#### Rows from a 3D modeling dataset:
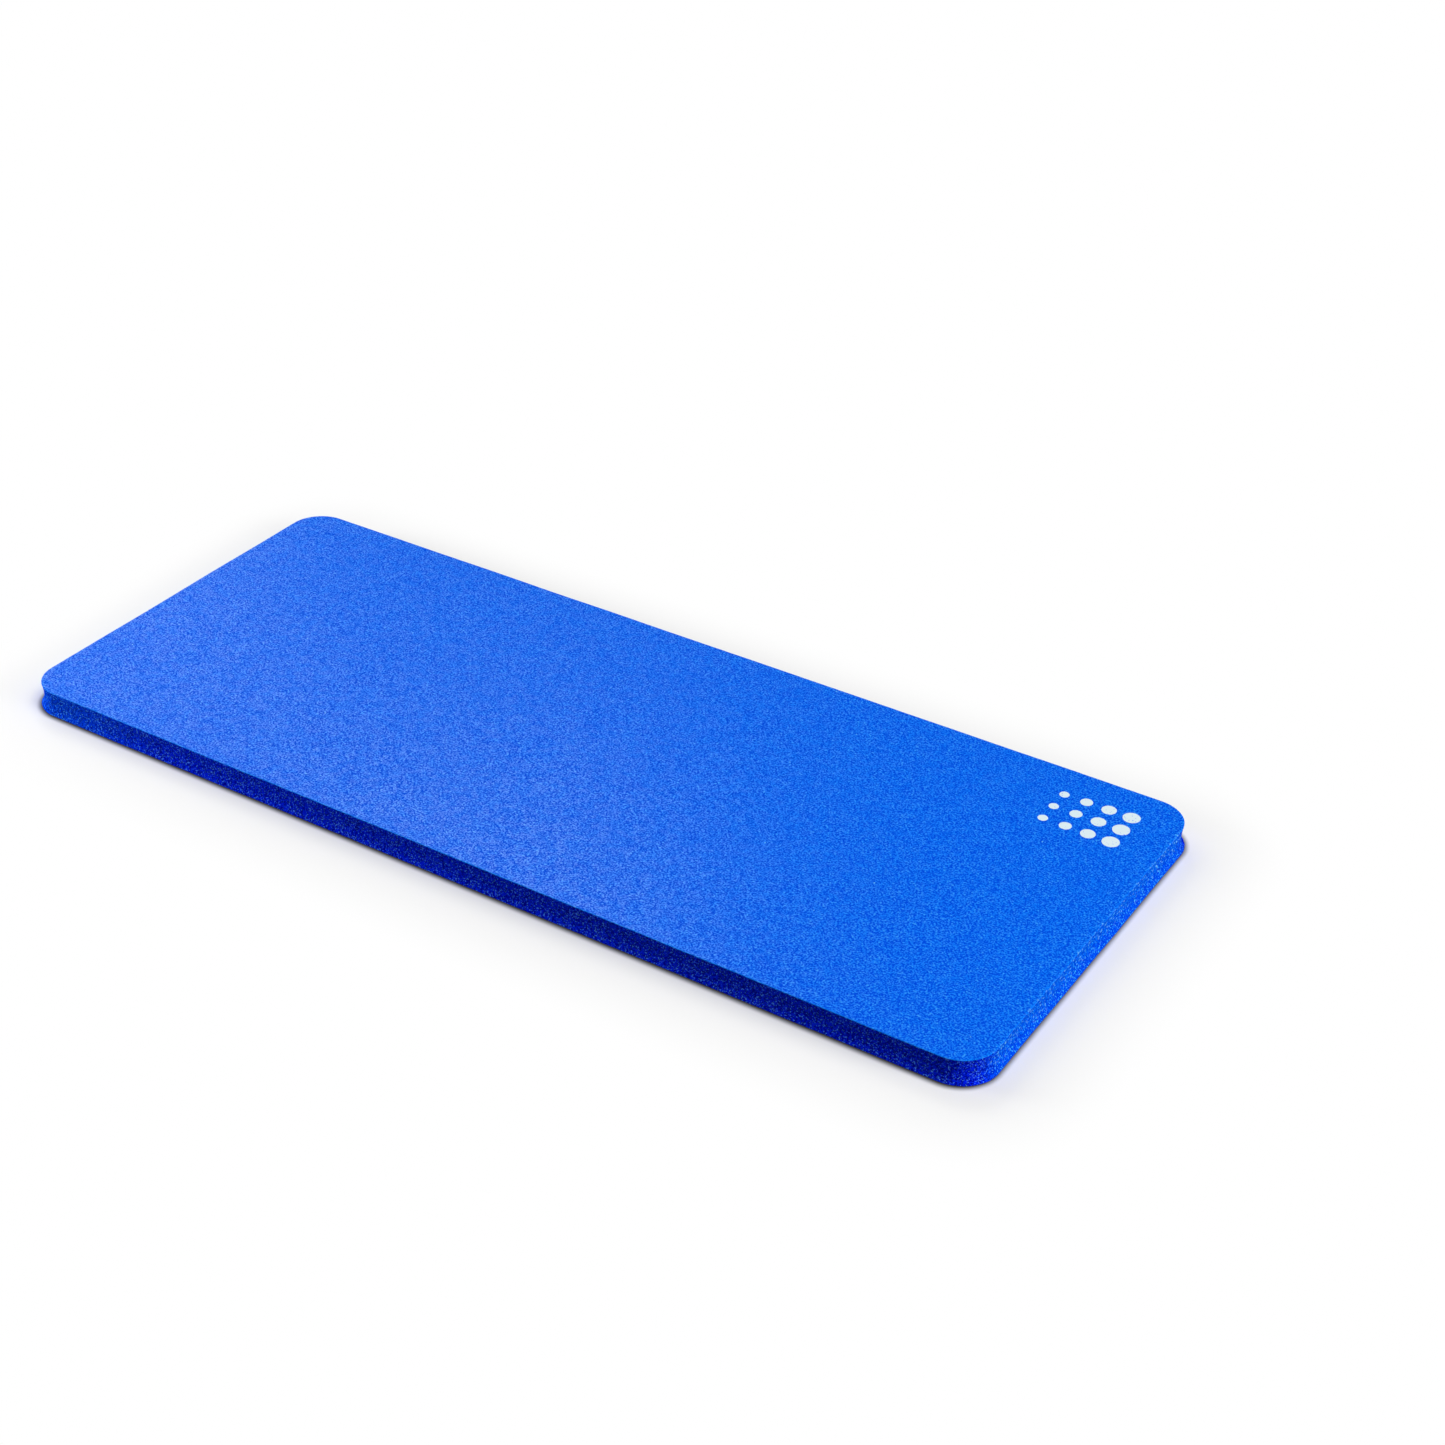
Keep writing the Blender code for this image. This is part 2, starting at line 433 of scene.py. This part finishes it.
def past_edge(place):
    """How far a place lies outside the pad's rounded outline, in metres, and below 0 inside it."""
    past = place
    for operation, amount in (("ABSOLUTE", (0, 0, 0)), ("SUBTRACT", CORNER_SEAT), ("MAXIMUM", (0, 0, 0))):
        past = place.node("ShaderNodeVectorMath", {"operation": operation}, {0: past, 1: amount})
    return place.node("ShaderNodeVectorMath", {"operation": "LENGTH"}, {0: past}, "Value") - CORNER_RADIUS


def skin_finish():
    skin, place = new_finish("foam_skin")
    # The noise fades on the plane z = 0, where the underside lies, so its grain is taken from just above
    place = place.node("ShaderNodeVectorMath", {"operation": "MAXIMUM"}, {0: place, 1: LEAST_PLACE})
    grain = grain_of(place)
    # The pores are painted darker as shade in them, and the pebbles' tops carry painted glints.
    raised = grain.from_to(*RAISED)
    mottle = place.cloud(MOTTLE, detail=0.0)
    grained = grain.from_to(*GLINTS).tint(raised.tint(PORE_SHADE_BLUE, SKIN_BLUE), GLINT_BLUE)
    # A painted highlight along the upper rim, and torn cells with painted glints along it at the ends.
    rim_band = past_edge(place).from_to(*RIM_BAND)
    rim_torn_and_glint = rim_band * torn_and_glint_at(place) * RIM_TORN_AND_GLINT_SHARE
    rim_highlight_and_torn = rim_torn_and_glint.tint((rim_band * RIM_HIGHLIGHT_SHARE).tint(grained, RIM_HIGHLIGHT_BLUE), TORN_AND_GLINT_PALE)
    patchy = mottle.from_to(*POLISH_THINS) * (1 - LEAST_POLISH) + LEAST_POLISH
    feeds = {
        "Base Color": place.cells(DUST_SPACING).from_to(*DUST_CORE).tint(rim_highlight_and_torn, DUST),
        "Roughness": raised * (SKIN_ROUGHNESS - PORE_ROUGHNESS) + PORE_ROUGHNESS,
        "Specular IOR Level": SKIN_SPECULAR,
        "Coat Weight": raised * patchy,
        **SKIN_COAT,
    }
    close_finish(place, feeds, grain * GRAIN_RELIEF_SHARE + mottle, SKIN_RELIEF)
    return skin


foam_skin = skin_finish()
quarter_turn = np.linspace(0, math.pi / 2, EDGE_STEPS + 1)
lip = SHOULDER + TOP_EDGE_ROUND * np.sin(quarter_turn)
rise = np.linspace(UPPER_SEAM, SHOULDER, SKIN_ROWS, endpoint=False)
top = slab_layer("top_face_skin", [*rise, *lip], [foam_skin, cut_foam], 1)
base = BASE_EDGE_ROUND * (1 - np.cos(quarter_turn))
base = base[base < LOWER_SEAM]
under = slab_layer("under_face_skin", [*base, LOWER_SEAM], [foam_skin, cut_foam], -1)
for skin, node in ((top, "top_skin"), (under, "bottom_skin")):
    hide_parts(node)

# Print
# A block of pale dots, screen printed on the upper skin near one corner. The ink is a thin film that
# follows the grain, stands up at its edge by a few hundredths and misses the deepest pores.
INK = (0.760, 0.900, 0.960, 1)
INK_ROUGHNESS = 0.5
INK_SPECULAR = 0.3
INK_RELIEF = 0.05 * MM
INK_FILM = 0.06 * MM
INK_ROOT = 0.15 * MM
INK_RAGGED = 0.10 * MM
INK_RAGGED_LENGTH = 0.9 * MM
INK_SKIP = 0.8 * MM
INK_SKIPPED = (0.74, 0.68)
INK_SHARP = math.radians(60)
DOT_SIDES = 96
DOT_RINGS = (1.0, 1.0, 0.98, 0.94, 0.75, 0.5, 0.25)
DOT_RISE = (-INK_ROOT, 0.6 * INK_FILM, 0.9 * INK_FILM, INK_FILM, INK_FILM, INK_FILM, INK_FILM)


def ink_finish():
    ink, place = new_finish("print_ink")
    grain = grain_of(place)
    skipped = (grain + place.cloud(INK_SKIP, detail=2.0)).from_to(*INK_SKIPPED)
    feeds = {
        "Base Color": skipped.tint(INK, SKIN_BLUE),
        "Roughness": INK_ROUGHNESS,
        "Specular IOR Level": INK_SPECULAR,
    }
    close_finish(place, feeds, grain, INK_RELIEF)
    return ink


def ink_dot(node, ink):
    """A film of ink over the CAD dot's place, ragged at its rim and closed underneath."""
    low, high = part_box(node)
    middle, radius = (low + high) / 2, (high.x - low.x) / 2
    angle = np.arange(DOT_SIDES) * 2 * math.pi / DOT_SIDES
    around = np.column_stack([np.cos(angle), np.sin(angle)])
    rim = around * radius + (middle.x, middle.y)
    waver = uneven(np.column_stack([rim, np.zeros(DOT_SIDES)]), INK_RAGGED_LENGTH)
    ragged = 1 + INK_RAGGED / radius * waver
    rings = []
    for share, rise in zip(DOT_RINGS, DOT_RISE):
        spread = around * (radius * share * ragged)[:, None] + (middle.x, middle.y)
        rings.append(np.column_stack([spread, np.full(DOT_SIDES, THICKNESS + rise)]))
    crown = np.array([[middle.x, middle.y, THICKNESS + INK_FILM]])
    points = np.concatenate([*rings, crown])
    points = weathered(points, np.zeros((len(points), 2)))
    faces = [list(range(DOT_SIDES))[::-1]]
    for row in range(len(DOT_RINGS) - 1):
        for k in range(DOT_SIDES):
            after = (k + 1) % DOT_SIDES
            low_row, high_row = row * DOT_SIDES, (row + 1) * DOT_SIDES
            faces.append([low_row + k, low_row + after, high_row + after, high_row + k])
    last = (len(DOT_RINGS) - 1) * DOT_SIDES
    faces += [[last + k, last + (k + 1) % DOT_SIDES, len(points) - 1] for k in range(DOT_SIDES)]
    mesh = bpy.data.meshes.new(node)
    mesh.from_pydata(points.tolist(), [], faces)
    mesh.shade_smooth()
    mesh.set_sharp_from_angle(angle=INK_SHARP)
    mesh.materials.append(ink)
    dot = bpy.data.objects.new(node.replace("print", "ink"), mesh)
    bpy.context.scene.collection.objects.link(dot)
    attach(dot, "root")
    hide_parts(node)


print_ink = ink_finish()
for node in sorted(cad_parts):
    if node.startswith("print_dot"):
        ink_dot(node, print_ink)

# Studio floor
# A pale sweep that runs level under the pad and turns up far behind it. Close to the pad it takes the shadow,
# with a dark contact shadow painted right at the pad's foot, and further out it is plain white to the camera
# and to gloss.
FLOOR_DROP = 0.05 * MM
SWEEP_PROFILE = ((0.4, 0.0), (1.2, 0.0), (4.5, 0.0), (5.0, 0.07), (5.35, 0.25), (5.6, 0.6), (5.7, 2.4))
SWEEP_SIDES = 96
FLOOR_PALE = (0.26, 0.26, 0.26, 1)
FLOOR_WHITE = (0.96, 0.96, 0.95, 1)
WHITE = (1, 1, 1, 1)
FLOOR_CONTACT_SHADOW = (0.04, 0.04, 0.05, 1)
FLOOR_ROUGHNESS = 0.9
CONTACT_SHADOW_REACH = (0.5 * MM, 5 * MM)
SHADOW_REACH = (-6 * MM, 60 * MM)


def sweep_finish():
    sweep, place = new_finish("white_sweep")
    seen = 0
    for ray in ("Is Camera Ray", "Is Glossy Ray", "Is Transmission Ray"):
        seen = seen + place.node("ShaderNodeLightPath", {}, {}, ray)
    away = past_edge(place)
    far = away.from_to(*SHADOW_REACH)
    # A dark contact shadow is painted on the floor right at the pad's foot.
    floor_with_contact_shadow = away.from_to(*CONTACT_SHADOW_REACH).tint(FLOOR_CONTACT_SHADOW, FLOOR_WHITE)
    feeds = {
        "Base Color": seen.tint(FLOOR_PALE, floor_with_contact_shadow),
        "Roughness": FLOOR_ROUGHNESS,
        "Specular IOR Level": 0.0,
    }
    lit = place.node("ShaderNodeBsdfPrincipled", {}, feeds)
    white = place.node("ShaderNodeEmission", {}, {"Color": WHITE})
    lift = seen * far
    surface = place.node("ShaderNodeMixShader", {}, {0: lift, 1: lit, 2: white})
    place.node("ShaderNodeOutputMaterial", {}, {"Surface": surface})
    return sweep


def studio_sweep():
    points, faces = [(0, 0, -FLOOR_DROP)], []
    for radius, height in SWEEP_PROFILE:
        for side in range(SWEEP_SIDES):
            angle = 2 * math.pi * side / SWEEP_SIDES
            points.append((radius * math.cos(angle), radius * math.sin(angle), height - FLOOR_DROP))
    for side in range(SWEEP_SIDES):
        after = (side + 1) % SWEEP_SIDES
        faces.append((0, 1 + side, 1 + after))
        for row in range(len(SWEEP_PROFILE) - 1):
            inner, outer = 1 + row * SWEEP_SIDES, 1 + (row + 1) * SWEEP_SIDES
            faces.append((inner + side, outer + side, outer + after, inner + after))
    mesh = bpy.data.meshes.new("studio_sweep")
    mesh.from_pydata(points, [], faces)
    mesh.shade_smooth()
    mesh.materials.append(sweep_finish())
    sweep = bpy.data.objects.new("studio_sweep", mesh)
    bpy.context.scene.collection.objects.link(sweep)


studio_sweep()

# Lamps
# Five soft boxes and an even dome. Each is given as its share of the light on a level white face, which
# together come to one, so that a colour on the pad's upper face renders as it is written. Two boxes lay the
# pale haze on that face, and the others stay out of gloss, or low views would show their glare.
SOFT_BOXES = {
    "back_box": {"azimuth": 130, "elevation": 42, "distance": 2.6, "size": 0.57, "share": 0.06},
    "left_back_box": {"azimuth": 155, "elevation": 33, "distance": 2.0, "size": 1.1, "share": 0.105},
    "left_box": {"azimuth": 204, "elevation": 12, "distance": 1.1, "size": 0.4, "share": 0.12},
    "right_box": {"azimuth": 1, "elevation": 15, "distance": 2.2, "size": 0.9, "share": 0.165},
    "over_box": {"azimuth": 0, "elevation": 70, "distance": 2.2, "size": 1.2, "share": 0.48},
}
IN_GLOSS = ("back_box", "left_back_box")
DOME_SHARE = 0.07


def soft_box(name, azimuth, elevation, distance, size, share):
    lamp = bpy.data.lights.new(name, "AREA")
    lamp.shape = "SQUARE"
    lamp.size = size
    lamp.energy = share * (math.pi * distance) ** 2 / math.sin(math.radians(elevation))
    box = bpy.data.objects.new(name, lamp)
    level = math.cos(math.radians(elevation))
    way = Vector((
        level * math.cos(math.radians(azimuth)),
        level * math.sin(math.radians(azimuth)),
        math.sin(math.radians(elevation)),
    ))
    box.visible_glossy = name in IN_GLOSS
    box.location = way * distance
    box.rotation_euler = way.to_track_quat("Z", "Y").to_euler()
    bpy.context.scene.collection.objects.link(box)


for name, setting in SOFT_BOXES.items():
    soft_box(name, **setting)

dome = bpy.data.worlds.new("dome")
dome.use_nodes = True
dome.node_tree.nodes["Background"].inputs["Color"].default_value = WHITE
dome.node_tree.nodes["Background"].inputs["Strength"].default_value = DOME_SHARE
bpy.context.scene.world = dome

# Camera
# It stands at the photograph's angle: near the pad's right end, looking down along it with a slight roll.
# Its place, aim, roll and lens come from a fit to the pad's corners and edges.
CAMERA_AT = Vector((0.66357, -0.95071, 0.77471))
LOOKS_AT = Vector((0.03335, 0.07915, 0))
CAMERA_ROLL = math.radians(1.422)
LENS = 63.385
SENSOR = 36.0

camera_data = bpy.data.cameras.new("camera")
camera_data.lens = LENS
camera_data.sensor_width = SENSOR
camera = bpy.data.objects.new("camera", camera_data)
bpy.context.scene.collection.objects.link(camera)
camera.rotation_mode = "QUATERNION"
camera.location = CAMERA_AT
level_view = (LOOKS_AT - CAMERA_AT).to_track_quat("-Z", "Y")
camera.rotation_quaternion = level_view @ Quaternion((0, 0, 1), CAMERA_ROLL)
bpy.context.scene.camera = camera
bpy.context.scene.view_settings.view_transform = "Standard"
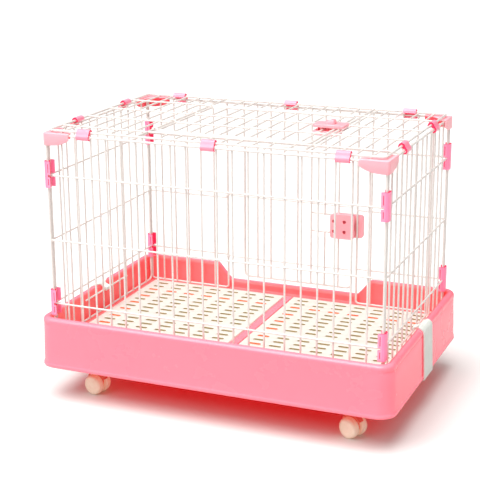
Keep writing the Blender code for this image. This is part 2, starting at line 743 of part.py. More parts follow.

#### Aim of the task:
Search the data above for the string "Blender" and copy each line that has it.

#### Solution:
Keep writing the Blender code for this image. This is part 2, starting at line 433 of scene.py. This part finishes it.
Keep writing the Blender code for this image. This is part 2, starting at line 743 of part.py. More parts follow.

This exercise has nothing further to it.